— Your task —
Return verbatim the inclusive range of lines running from the line that contains "What bpy script" to the line that contains "PANEL_HALF_LENGTH = 208". Omit every other line.

(3D code data)
[BEGIN]

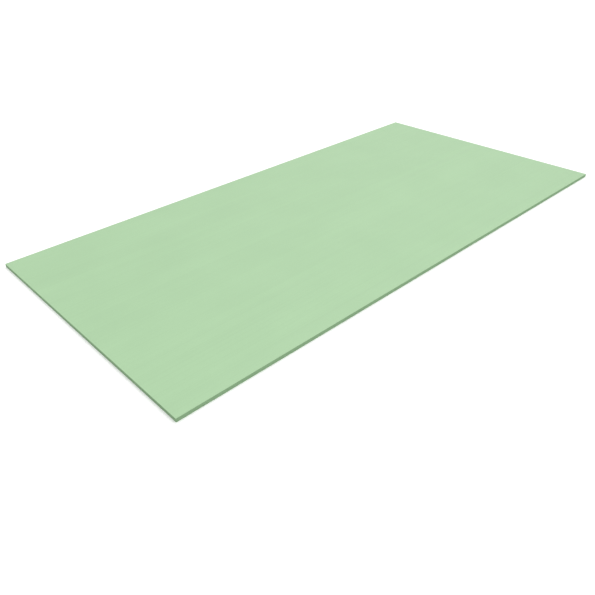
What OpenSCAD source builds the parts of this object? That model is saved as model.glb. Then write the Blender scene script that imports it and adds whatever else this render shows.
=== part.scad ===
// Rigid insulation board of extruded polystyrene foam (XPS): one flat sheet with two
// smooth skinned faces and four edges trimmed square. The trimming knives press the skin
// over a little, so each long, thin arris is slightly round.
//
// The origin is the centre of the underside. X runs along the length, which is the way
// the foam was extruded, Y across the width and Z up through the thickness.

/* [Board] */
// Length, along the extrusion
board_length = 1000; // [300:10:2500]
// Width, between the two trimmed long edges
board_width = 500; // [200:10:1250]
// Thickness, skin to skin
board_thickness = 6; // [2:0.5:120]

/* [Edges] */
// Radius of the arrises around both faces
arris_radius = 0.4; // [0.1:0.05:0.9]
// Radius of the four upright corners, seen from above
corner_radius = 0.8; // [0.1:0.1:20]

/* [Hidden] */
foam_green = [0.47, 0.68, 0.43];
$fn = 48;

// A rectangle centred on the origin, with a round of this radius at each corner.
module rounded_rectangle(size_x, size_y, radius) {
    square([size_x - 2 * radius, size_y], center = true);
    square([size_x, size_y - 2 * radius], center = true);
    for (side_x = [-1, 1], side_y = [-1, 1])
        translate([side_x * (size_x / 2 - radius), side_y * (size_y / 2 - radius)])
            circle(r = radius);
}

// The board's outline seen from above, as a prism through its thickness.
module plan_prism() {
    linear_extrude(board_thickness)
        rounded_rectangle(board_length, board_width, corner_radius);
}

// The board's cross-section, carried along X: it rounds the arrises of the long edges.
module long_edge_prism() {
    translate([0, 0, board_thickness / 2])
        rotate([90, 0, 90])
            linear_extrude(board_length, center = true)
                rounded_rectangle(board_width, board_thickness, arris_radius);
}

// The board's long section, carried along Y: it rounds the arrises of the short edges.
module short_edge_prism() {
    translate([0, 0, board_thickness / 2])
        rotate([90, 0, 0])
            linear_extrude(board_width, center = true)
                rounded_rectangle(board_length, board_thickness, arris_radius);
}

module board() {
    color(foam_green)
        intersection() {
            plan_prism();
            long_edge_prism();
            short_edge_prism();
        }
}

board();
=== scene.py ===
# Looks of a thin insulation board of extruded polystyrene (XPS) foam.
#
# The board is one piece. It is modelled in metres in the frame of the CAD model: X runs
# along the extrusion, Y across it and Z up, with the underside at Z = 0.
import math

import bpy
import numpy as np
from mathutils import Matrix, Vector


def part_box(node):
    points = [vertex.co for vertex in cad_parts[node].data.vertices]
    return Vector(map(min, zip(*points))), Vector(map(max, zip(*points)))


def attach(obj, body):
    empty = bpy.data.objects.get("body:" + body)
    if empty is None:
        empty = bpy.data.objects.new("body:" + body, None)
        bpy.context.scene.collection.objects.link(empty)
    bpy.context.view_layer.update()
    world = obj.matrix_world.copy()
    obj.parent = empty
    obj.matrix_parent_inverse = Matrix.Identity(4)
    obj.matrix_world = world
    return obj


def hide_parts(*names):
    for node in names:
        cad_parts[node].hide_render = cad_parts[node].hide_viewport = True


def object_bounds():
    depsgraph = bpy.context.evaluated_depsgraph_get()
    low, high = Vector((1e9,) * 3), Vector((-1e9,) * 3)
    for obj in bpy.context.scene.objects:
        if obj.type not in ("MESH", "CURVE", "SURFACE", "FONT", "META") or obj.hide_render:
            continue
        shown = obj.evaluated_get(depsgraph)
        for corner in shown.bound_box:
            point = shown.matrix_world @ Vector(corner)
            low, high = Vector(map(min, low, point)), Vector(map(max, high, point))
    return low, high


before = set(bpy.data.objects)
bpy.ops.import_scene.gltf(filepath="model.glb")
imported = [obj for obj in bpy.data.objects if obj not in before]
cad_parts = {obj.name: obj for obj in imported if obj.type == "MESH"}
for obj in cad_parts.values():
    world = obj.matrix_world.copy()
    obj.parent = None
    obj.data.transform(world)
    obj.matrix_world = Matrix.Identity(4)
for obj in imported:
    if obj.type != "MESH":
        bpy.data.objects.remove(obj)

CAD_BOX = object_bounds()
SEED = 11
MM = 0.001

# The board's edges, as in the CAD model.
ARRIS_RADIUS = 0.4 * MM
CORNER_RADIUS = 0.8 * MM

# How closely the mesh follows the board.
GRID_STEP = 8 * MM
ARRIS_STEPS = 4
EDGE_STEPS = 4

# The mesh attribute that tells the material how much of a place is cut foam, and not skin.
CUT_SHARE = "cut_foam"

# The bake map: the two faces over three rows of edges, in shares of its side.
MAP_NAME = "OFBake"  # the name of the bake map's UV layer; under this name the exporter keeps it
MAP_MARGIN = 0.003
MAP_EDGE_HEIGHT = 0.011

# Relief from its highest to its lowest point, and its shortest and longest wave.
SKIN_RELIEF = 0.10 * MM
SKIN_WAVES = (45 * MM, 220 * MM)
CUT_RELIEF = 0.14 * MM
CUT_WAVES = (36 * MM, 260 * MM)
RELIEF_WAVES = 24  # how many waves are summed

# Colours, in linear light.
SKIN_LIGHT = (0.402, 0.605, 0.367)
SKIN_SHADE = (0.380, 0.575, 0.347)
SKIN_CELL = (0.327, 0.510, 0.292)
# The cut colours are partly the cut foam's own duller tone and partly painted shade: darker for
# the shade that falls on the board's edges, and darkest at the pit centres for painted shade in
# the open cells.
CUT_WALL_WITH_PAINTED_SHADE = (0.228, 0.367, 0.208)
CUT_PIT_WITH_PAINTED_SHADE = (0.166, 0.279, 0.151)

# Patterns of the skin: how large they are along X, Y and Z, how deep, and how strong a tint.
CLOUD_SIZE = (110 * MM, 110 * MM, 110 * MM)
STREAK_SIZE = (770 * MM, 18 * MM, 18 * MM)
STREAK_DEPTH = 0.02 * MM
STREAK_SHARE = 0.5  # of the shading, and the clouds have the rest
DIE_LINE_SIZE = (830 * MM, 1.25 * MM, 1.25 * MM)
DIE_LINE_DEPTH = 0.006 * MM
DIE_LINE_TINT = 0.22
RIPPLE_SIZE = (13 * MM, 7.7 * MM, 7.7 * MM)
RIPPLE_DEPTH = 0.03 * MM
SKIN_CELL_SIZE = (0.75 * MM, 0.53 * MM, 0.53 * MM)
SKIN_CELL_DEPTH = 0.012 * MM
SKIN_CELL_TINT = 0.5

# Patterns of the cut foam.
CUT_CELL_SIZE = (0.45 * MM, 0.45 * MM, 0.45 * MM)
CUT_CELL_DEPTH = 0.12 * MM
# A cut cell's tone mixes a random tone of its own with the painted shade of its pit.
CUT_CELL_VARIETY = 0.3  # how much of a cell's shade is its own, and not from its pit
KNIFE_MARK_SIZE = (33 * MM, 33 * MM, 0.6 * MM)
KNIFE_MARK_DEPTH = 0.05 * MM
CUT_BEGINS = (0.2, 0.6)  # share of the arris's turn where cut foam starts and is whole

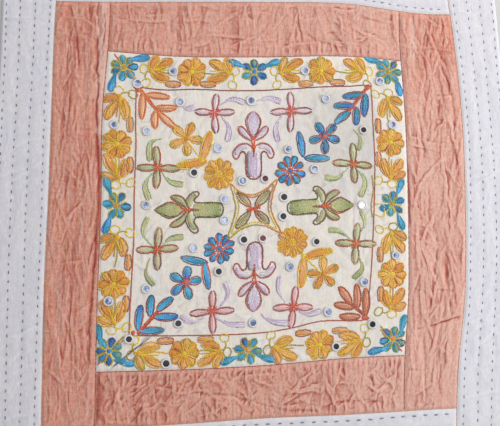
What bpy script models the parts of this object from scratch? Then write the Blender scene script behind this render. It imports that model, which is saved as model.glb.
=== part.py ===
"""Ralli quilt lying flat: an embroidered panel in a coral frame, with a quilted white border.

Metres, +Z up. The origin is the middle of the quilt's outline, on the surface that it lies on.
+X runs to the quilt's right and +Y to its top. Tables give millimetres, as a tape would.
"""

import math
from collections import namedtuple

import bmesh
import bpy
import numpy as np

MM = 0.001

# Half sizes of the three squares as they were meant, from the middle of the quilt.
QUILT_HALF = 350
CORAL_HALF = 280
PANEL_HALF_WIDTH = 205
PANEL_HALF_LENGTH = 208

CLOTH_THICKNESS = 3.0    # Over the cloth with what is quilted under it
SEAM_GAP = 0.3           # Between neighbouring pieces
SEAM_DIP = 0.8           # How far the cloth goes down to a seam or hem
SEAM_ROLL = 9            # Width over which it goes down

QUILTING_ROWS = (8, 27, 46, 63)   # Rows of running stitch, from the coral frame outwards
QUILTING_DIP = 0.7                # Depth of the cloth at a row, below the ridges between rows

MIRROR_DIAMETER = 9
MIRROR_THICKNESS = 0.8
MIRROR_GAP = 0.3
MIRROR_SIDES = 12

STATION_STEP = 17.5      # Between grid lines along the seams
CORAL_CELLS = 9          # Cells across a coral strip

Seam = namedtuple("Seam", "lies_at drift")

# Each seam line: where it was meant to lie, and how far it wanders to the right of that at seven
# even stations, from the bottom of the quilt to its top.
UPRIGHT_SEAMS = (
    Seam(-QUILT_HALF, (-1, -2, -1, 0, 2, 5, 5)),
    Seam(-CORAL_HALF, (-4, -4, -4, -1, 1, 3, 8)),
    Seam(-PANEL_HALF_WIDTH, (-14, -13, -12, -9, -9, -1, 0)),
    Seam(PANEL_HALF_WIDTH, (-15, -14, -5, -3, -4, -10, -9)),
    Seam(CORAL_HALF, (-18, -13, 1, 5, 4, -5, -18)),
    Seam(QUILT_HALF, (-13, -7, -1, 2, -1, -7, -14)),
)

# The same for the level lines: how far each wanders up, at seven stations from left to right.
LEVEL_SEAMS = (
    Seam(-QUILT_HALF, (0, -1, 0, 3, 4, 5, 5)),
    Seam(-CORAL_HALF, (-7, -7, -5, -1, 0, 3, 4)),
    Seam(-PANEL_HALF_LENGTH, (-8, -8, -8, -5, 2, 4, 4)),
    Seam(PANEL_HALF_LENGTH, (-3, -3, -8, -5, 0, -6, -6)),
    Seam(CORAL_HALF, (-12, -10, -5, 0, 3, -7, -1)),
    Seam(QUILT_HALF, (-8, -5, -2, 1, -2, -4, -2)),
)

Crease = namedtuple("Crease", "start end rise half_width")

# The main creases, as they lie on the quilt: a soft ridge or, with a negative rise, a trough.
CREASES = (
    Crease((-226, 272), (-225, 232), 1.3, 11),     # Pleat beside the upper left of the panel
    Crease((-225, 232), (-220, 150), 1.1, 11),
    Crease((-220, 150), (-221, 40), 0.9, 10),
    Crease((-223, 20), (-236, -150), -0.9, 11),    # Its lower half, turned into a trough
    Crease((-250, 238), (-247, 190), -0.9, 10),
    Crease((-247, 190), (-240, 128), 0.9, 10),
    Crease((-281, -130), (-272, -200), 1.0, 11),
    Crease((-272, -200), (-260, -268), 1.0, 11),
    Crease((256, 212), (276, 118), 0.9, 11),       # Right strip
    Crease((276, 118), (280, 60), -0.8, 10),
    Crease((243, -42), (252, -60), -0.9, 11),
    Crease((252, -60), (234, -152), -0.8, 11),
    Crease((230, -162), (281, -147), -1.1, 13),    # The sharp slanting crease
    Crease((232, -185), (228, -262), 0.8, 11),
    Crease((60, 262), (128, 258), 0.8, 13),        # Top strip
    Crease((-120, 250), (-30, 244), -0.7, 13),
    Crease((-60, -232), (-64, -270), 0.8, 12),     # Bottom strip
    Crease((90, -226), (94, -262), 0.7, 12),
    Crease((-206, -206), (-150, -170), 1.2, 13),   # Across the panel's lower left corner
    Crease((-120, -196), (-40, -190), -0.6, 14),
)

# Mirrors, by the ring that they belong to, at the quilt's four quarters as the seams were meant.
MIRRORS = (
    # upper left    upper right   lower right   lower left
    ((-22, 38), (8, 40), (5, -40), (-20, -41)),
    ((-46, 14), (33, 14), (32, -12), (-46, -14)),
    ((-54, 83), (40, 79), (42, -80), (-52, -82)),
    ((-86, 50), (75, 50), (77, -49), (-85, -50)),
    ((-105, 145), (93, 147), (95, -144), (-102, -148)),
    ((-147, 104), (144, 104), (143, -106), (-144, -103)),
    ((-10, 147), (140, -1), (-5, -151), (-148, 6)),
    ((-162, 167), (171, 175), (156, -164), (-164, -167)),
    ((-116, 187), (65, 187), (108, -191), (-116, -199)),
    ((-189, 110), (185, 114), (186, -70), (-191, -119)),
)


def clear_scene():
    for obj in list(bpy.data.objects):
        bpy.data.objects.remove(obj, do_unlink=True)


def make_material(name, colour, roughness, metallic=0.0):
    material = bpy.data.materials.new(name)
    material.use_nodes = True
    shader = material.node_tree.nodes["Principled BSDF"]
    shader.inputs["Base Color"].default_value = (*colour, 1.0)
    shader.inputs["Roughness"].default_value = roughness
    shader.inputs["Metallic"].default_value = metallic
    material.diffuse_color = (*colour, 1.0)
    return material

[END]

— Answer to the problem —
What bpy script models the parts of this object from scratch? Then write the Blender scene script behind this render. It imports that model, which is saved as model.glb.
=== part.py ===
"""Ralli quilt lying flat: an embroidered panel in a coral frame, with a quilted white border.

Metres, +Z up. The origin is the middle of the quilt's outline, on the surface that it lies on.
+X runs to the quilt's right and +Y to its top. Tables give millimetres, as a tape would.
"""

import math
from collections import namedtuple

import bmesh
import bpy
import numpy as np

MM = 0.001

# Half sizes of the three squares as they were meant, from the middle of the quilt.
QUILT_HALF = 350
CORAL_HALF = 280
PANEL_HALF_WIDTH = 205
PANEL_HALF_LENGTH = 208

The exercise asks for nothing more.